先日、飛行機から写しておられました諏訪湖は一昨日からの気温の上昇で、
一部を残して融氷してしまいました。
コハクチョウは居ますが、多数の他の渡り鳥が殆ど以前程見られません。
冠カイツブリも群れを成していたのですが・・・
現在は数羽しか見られません。
今日、私も、凍り付いている諏訪湖の一部でオオバンと採餌している「タシギ」らしきを目にしました。
余りの風の強さに吹き飛ばされそうになって、
何枚も写しているのですが、どれもピントが合って居ない写真ばかりです。
尾やお腹の模様が酷似しています。
嘴が少し短いかな~??
今度しっかり写してきた際には名前を教えて下さいネ。
モズは葦の間を飛び回っている光景をこちらでも良く見かけます。
色々な水鳥の様子、とても楽しく拝見させて頂きました。
歴史をみると、鴨池は銃猟から逃れたカモたちにとって、最後の行き場だったことが分かります。
では、どうして鴨池のカモが減ったかというと、それは周辺の湖沼で銃猟が禁止されたからです。
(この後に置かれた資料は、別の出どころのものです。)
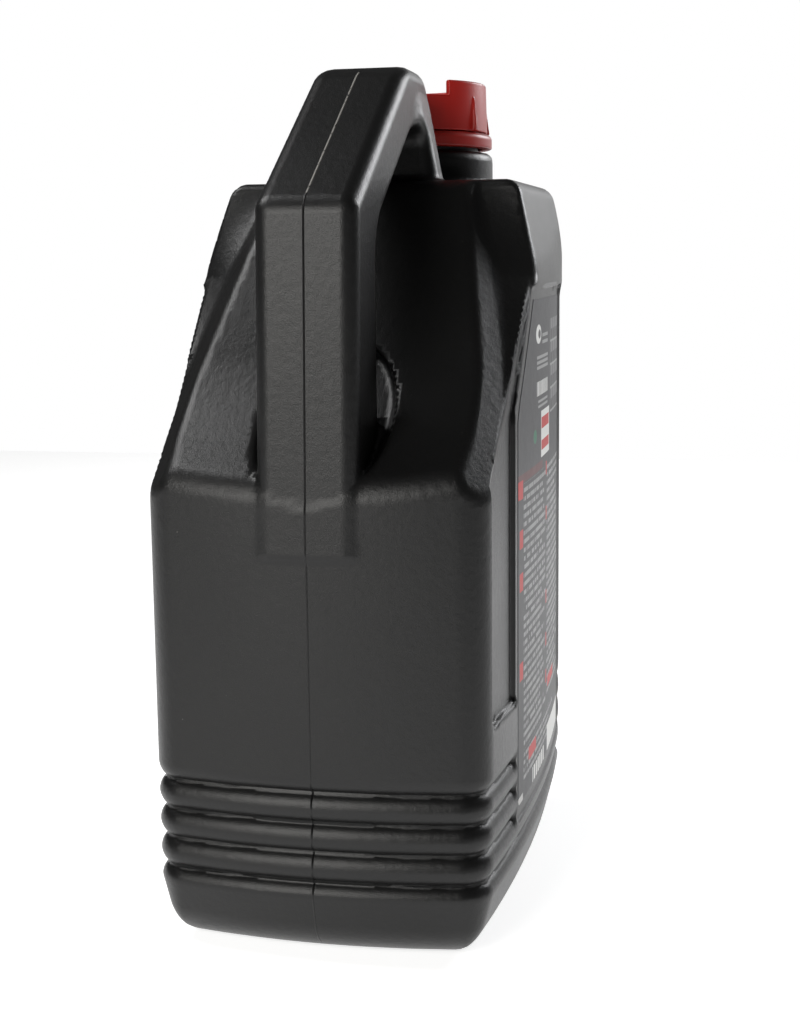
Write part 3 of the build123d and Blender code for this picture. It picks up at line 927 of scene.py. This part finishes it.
def floor():
    """A plain pale floor."""
    mesh = bpy.data.meshes.new("floor")
    corners = [(x * FLOOR_REACH, y * FLOOR_REACH, 0) for x, y in ((-1, -1), (1, -1), (1, 1), (-1, 1))]
    mesh.from_pydata(corners, [], [(0, 1, 2, 3)])
    s = Shader("pale_floor")
    s.set(Base_Color=s.mix(s.noise(3.0), (0.90, 0.90, 0.90, 1), (0.92, 0.92, 0.92, 1)), Roughness=0.7)
    s.set(Emission_Color=(1, 1, 1, 1), Emission_Strength=0.72)
    mesh.materials.append(s.material)
    plane = bpy.data.objects.new("floor", mesh)
    bpy.context.scene.collection.objects.link(plane)


floor()
studio()
middle = (0, 0, 0.16)
soft_light("left_front", (-1.3, 0.45, 0.62), middle, (0.7, 0.75), 13.0, (1.0, 0.985, 0.95))
soft_light("left_above", (0.02, 0.60, 1.05), middle, (0.42, 0.42), 5.0)
soft_light("right_above", (0.95, -0.70, 0.68), middle, (0.5, 0.45), 7.0, (0.97, 0.98, 1.0))
soft_light("behind", (1.5, -0.35, 0.45), middle, (1.2, 0.9), 2.5).visible_camera = False


def set_camera(place, yaw, pitch, roll, lens):
    """A camera at place that looks along yaw (from +X towards +Y), down by pitch."""
    data = bpy.data.cameras.new("camera")
    data.lens = lens
    data.sensor_width = 36.0
    data.clip_end = 50
    camera = bpy.data.objects.new("camera", data)
    bpy.context.scene.collection.objects.link(camera)
    ahead = Vector((math.cos(yaw) * math.cos(pitch), math.sin(yaw) * math.cos(pitch), -math.sin(pitch)))
    right = Vector((math.sin(yaw), -math.cos(yaw), 0))
    up = right.cross(ahead)
    turned_right = math.cos(roll) * right + math.sin(roll) * up
    turned_up = -math.sin(roll) * right + math.cos(roll) * up
    axes = Matrix((turned_right, turned_up, -ahead)).transposed().to_4x4()
    camera.matrix_world = Matrix.Translation(place) @ axes
    bpy.context.scene.camera = camera


set_camera((-0.575, -0.1407, 0.2202), 0.226, 0.15, -0.011, 58.68)
bpy.context.scene.view_settings.view_transform = "Standard"
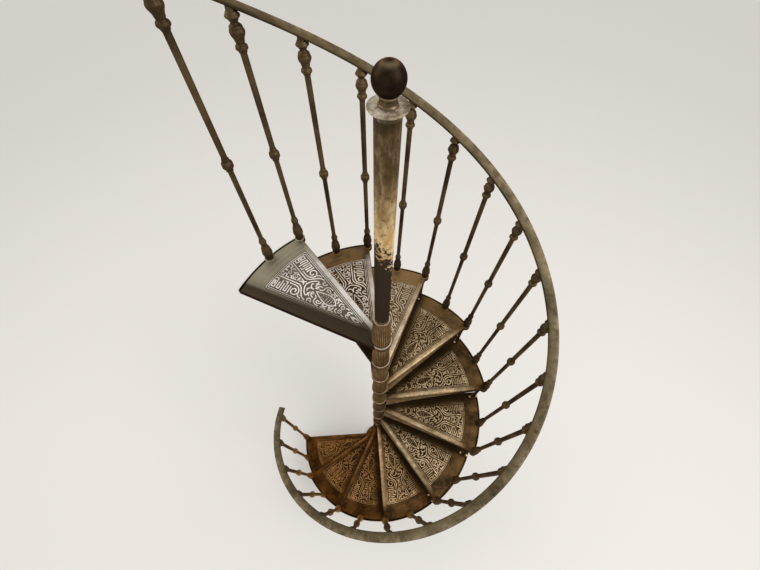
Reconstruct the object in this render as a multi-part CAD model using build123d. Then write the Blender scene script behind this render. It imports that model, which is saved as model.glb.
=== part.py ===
from build123d import *
import math
import os

os.makedirs("parts", exist_ok=True)

# A cast-iron spiral stair: eleven wedge treads turn anticlockwise as they climb round a round newel.
# Each tread is one casting with its hub sleeve, front apron and outer leg, and the sleeves stack on
# the newel shaft. Two turned balusters stand on the outer edge of each tread and lean out a little
# to a flat-bar handrail that follows one helix. All sizes are in millimetres and degrees.
# The origin is on the newel's axis at floor level, +Z is up, and the first nosing points along -X.

# The flight
tread_count = 11
rise = 212.0
step_angle = 30.4
first_nosing_angle = 180.0

# The tread casting
tread_radius = 637.0
nosing_overhang = 18.0
back_overlap = 20.0
plate_thickness = 9.0
rim_depth = 30.0
rim_thickness = 10.0
nosing_top_round = 9.0
edge_reach = 1.0
rib_width = 9.0
lug_radius = 23.0
lug_depth = 22.0

# The apron under the nosing, deep at the hub and shallow at the outer end
apron_setback = 5.0
apron_thickness = 9.0
apron_hub_depth = 168.0
apron_middle_depth = 88.0
apron_outer_depth = 66.0
apron_hub_gap = 4.0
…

カモは周辺の湖沼も安全だと分かったので、狭い鴨池より広い湖沼へ移っていきました。
つまり、全体の数が減ったのではなく、分散したということです。
ですから、必ずしも残念なことではないかもしれませんね。
先日、手賀沼へ出かけてみました。
しかし、広い手賀沼のどこへ行ったらいいのか分からず、お目当ての渡り鳥には会えませんでした。
次回はしっかり調べて出かけたいと思います。
はい、たくさんのコハクチョウ、ガン、カモを観てきました。
カモは遠くにいて、よい写真が撮れなかったのが残念です。
写真を撮るには、都会の公園の方がよいらしいですね。
都会へ来るカモたちはあまり人を恐れず、近くで撮れるからです。
タシギをご覧になられましたか。
私はこんな近くで観たのは初めてでした。
以前観たのはずいぶん昔で、写真はありませんでした。
今回、写真が撮れてよかったです。
ヨシ原では小鳥が飛び交う姿をよく見ます。
しかし、すぐに藪の中に入ってしまい、うまく写真が撮れたことがありません。
先日、谷津干潟で初めてヨシ原での撮影に成功しました。
しかし、撮れたのはシジュウカラとスズメだけで、残念でした。
モズの方が値打ちがあると思います。
1500年、戦国時代に出来たとは、
それから冬鳥たちが、良いところを見つけたと
やってくるようになったんですね。
でも、たくさんの冬鳥たち、現在は、
制限されているのかもですが、猟もあるんですね。
そりゃ、昔の人には、冬の食料として、
貴重なものだったんですよね。
どうも猟って身近にないので、
のんびり日本の冬を楽しんでいるのかと思いきや、
今でも、あるんだと言うことを知りました(@_@)
へぇぇ~でした。
片野鴨池の坂網猟は17世紀末に始まって、今も続いています。
年間に獲るカモの数は200羽程度で、獲るのはマガモだけです。
獲ったカモは加賀市内の料亭で、鴨の治部煮や鴨鍋として出されます。私も食べたことがあります。
また、60年も前のことですが、いただいた鴨を自宅で祖母が料理していたのを覚えています。
最近の鴨料理のほとんどには、飼育した合鴨が使われています。
天然の鴨は身が締まっていて、味が濃いのが特徴です。
伝統の味として、自然との調和をはかりつつ、残していけたらよいと思います。